O organismo possui uma tendência básica: manter-se, realizar-se e expandir-se (JUSTO, 1975, p. 49). O ser humano precisa de manutenção, no sentido que é necessário avaliar e reavaliar de forma permanente a sua condição, pois o que clama no ser, no âmago da existência humana é a autorealização.

Esta que é perseguida de formas variadas  e muitas vezes buscada de maneira equivocada. Quando se assume o sentimento que leva ao crescimento de si mesmo, então, o desenvolvimento acontece espontaneamente, expandindo-se para as relações, afetando o coletivo em favor da experiência significativa, pois como ensina Klockner (2010)

Quando o indivíduo está aberto à sua experiência, ele descobre que pode confiar no seu organismo. Ao invés de temer suas reações emocionais, ele descobre que os sentimentos que existem nele ao nível organísmico e visceral são um guia competente e confiável para o seu comportamento. A consciência deixa de ser o ‘vigia’ de uma multidão de impulsos perigosos e imprevisíveis, dos quais poucos “podem ver a luz do dia” para descobrir que os impulsos, sentimentos e pensamentos que emergem do seu organismo possuem uma autodireção confiável quando não são guardados medrosamente. Assim, abrindo-se à experiência total do seu organismo, o indivíduo descobre que existe uma sabedoria nele que vai muito além do intelecto e que lhe possibilita fazer as escolhas mais adequadas e mais satisfatórias para cada situação existencial (KLOCKNER, 2010, p. 25).

De acordo com Klockner, ter a coragem de enfrentar as realidades organísmicas, não significa não ter medo e sim, encarar a situação de frente, ainda que não esteja preparado. Ainda que hajam receios é necessário se encorajar e ultrapassar os obstáculos do novo.

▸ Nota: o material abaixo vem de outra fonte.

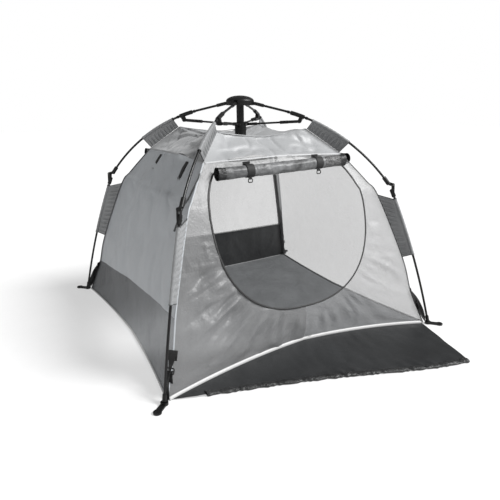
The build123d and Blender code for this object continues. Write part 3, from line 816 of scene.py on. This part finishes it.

Assim, aquilo que queremos mudar em nosso comportamento começa a ser viabilizado pela dinâmica interna, passa-se a confiar com a esperança de utilizar dos temores que nos amedrontam, reconhecer um motivo para se ter qualidade na postura de comunicar para si e ao outro o que verdadeiramente sente.

Com esta abertura, as ameaças são transformadas em objetivos significantes, que constroem o ser humano, passando do discurso para objetivação de realizar os impulsos de ordem intelectual, afetiva, relacional e o todo que contextualiza e o cerca, dando respaldo e confirmação de que o caminho está sendo adequado diante de cada experiência.

O núcleo da personalidade do homem é o próprio organismo, de que a essência é conservar-se e ter uma vida social. Para ir para o outro, é, pois, em primeiro lugar para nós próprios que nos devemos voltar (HANNOUN, 1980, p. 85).

O funcionamento da personalidade em Rogers, se dá pela experiência do organismo, na qual, é extraída a essência de vir a ser, um projeto sempre voltado para o retorno da fonte original de sermos quem realmente somos. Não só como um resgate do que porventura possa ter perdido, mas uma eterna descoberta e reconhecimento de si neste processo.

 

REFERÊNCIAS

HANNOUN, Hubert. A atitude não-directiva de Carl Rogers. 1ª Ed. Lisboa: Ed. Livros Horizonte, 1980.

JUSTO, Henrique. Carl Rogers: Teoria da Personalidade Aprendizagem Centrada no Aluno. 2ª Ed. Porto Alegre, RS: Emma, 1975.

KLOCKNER, Francisca Carneiro de Sousa. (Org). Abordagem Centrada na Pessoa: A Psicologia Humanista em Diferentes Contextos. Londrina-PR: Ed. Unifil, 2010.

MILHOLLAN, Frank.; FORISHA, Bill E. Skinner X Rogers: maneiras contrastantes de encarar a educação. São Paulo: Summus, 1978.

ROGERS, Carl R. Sobre o Poder Pessoal. 1ª Ed. São Paulo: Martins Fontes, 1978.

RUDIO, Franz Victor. Orientação Não-Diretiva: na educação, no aconselhamento e na psicoterapia. 14ª Ed. Petrópolis: Ed. Vozes, 2003.